The authors of that NEJM study wrote that "Sweeping statements about the cost-saving potential of prevention … are overreaching. Studies have concluded that preventing illness can in some cases save money but in other cases can add to health care costs. For example, screening costs will exceed the savings from avoided treatment in cases in which only a very small fraction of the population would have become ill in the absence of preventive measures. Preventive measures that do not save money may or may not represent cost-effective care (i.e., good value for the resources expended). Whether any preventive measure saves money or is a reasonable investment despite adding to costs depends entirely on the particular intervention and the specific population in question."
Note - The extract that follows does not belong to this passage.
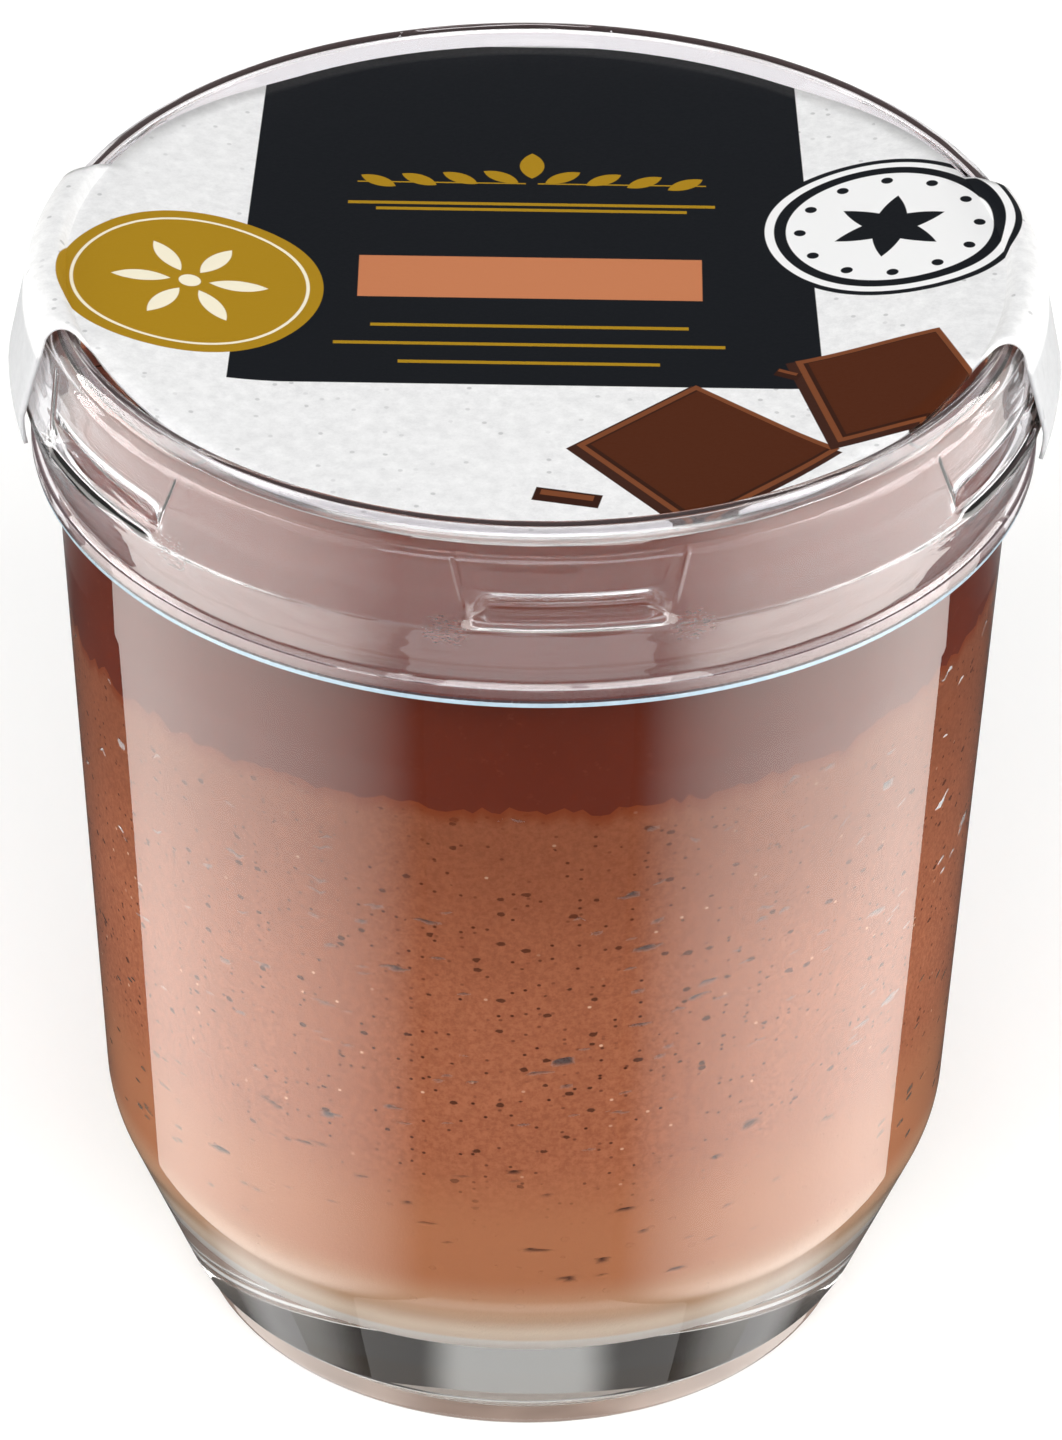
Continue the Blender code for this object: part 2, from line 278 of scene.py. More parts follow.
class Finish:
    """A material's nodes, with short calls for the ones that the finishes use."""

    def __init__(self, name):
        self.material = bpy.data.materials.new(name)
        self.material.use_nodes = True
        self.tree = self.material.node_tree
        self.shader = self.tree.nodes["Principled BSDF"]
        self.place = self.add("ShaderNodeTexCoord").outputs["Object"]

    def feed(self, socket, value):
        if isinstance(value, bpy.types.NodeSocket):
            self.tree.links.new(value, socket)
        else:
            socket.default_value = value

    def add(self, kind, inputs=(), **settings):
        node = self.tree.nodes.new(kind)
        for key, value in settings.items():
            setattr(node, key, value)
        for key, value in dict(inputs).items():
            self.feed(node.inputs[key], value)
        return node

    def math(self, operation, *values, clamp=False):
        inputs = dict(enumerate(values))
        return self.add("ShaderNodeMath", inputs, operation=operation, use_clamp=clamp).outputs[0]

    def plus(self, first, second):
        return self.math("ADD", first, second)

    def minus(self, first, second):
        return self.math("SUBTRACT", first, second)

    def times(self, first, second):
        return self.math("MULTIPLY", first, second)

    def unsigned(self, value):
        return self.math("ABSOLUTE", value)

    def split(self, vector):
        return self.add("ShaderNodeSeparateXYZ", {0: vector}).outputs

    def scaled(self, vector, *scales):
        return self.add("ShaderNodeMapping", {"Vector": vector, "Scale": scales}).outputs[0]

    def noise(self, vector, size, detail=2.0, roughness=0.5, distortion=0.0):
        """Noise of 0 to 1 whose lumps are about size metres across."""
        inputs = {"Vector": vector, "Scale": 1 / size, "Detail": detail, "Roughness": roughness,
                  "Distortion": distortion}
        return self.add("ShaderNodeTexNoise", inputs).outputs[0]

    def cells(self, vector, size):
        """Distance to the nearest scattered point, in cells, and a random number for each point."""
        node = self.add("ShaderNodeTexVoronoi", {"Vector": vector, "Scale": 1 / size},
                        voronoi_dimensions="2D")
        return node.outputs["Distance"], self.split(node.outputs["Color"])[0]

    def ramp(self, value, low, high, peak=1.0):
        """0 below low and peak above high."""
        inputs = {"Value": value, "From Min": low, "From Max": high, "To Max": peak}
        return self.add("ShaderNodeMapRange", inputs, interpolation_type="SMOOTHSTEP").outputs[0]

    def blend(self, share, first, second):
        inputs = {0: share, 6: first, 7: second}
        return self.add("ShaderNodeMix", inputs, data_type="RGBA").outputs[2]

    def bump(self, height, depth, strength=1.0):
        inputs = {"Height": height, "Distance": depth, "Strength": strength}
        self.feed(self.shader.inputs["Normal"], self.add("ShaderNodeBump", inputs).outputs[0])

    def set(self, **inputs):
        for key, value in inputs.items():
            self.feed(self.shader.inputs[key.replace("_", " ")], value)


def cylinder_place(finish):
    """Distance round the glass and height, as a vector, for marks that follow its wall."""
    x, y, z = finish.split(finish.place)
    around = finish.times(finish.math("ARCTAN2", x, finish.times(y, -1.0)), 0.03)
    return finish.add("ShaderNodeCombineXYZ", {0: around, 1: z}).outputs[0]


def glass_finish():
    finish = Finish("clear_glass")
    waves = finish.noise(finish.scaled(finish.place, 1, 1, 0.25), 14 * MM, 1.0)
    smudges = finish.ramp(finish.noise(finish.place, 9 * MM, 3.0, 0.6), 0.5, 0.8)
    finish.bump(waves, 0.05 * MM)
    finish.set(Base_Color=(0.975, 0.985, 0.985, 1.0), Transmission_Weight=1.0, IOR=1.5,
               Roughness=finish.times(smudges, 0.04))
    return finish.material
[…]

The authors based their conclusions on an analysis of the Tufts–New England Medical Center Cost-Effectiveness Analysis Registry. They concluded, "Although some preventive measures do save money, the vast majority reviewed in the health economics literature do not."
Wrote Elemendorf, "After reviewing hundreds of previous studies of preventive care, the authors report that slightly fewer than 20 percent of the services that were examined save money, while the rest add to costs."
CBO also cited a study in Circulation magazine called "The Impact of Prevention on Reducing the Burden of Cardiovascular Disease" (read it HERE) that "estimated the effects of achieving widespread use of several highly recommended preventive measures aimed at cardiovascular disease — such as monitoring blood pressure levels for diabetics and cholesterol levels for individuals at high risk of heart disease and using medications to reduce those levels. The researchers found that those steps would substantially reduce the projected number of heart attacks and strokes that occurred but would also increase total spending on medical care because the ultimate savings would offset only about 10 percent of the costs of the preventive services, on average."